In this article, I relied on the representations in ISDA’s brief, since I have not read the original case documents and filings. One can only wonder how the legal process went so badly wrong that it created a host of messy issues capable of changing the economic landscape of the global credit derivatives market.

At one point in its brief, ISDA chides the court: “Any interpretation that fails to give effect to the Settlement Terms is squarely at odds with New York law and the economics and risks agreed to by the parties.” While I agree that is true, it seems ISDA might have spent more time clearly defining the terms and issues in a way that would make it easier for the court to follow. It is what I have been advising counterparties to do all along.

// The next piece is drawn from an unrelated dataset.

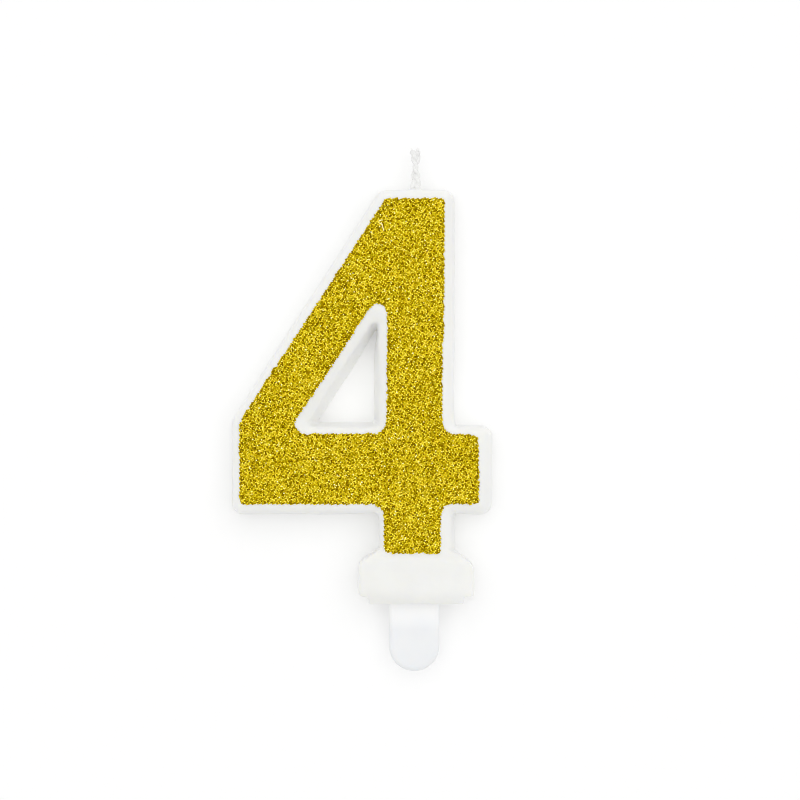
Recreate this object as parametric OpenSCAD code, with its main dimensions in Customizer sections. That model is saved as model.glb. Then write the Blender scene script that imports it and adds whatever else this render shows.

Endnote: Aon Never Thought It Had a Good Chance of Winning, It Played Its Counterparties

Aon never thought it would win this case. But it had the budget to litigate and felt it had a long shot at shaking Soc Gen down for payment on a credit event that never actually happened, and meanwhile it tied Bear Stears (Ursa) up in litigation on the separate credit derivatives transaction to delay (and potentially avoid, if it could get away with it) payment. The United States Court of Appeals for the Second Circuit overturned the 2006 district court ruling on the credit derivative contract between Aon Financial Products and Société Générale. Aon didn’t get away with this stunt; the court ruled in favor of Société Générale, and a crisis was averted.